I am a SAHM of 3 (ages 7, 5 and 2). My days like so many other parents are filled with the details of taking care of the kids, and I am a big believer in they are only young once so enjoy this time rather than stressing over the chores and cleaning. But the fact is there's a limit to how much that stuff can be ignored. Sure I'd much rather build a train track for my son than make dinner but the fact is we need to eat. And I could read a story to my daughter but if dirty dishes don't get put in the dishwasher we won't have any clean ones for the next meal. Now that's not to say I don't do those things, I do and enjoy the time with the kids, but sometimes at the expense of an organized house. Like the pile of bills/mail/kid stuff on the kitchen counter mentioned above. It has become a dumping ground and sadly I often know how deep in the pile something is, until the kids start digging through it, or dumping their own stuff. Or my husband starts dumping his stuff. So over the next few weeks I plan to get organized and I'm hoping that my handy new "it can do anything"/"there's an app for that" iPhone will help me in this task.
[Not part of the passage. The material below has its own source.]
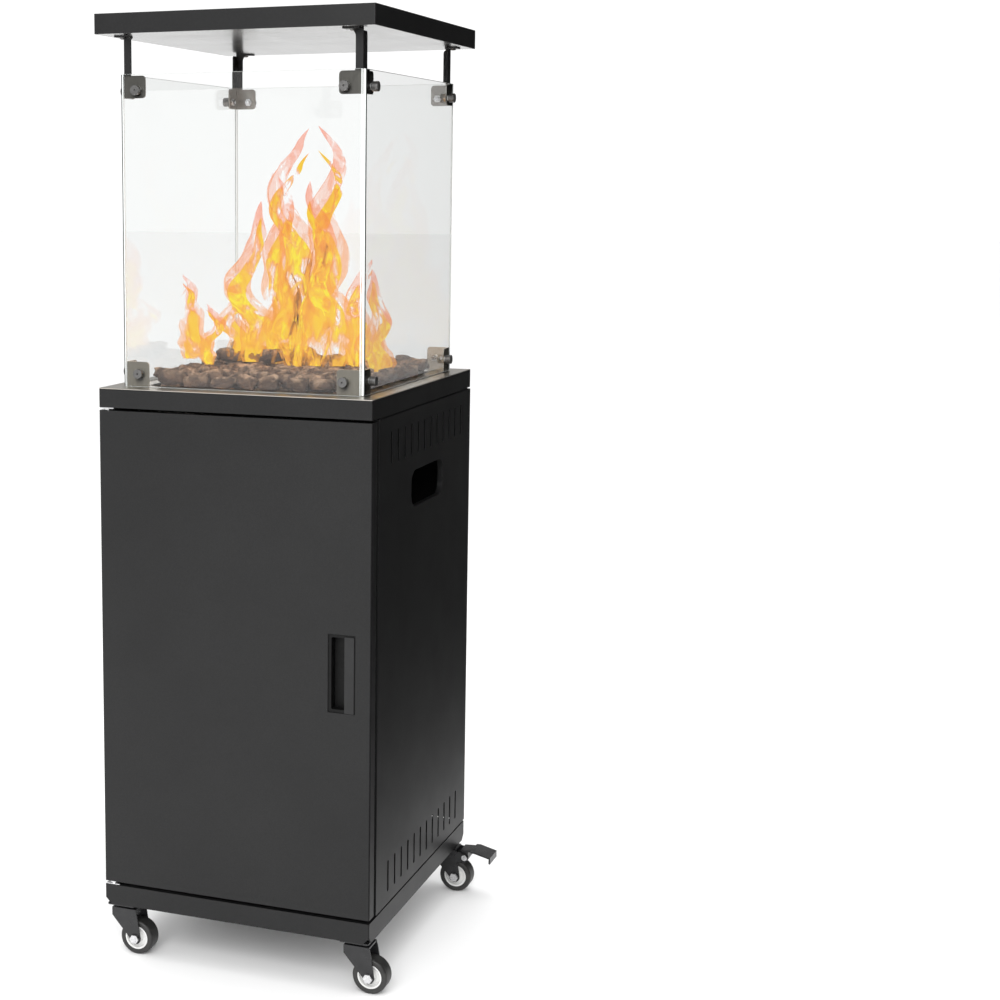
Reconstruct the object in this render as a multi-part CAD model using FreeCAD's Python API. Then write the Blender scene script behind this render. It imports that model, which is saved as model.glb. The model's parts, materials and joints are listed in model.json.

One of the main things I strive to do is keep better track of kid stuff. I don't mean homework and activities, I've got that covered. I mean writing down the cute things they say or do. The things I want to remember. I used to keep a journal until I got to college and was afraid my snoopy roommate would read it - probably because I was reading hers, until she started writing in Hebrew. I tried keeping one that I would write in at night after the kids were in bed. But it started to feel like a chore. At that point I was to tired, I just wanted to chill with a glass of wine.  So now it'll be more thoughts I need to get down and any random musings about the kids. No particular timetable and really for my purposes only but if anyone feels like reading it, by all means enjoy and comment if you have something to say.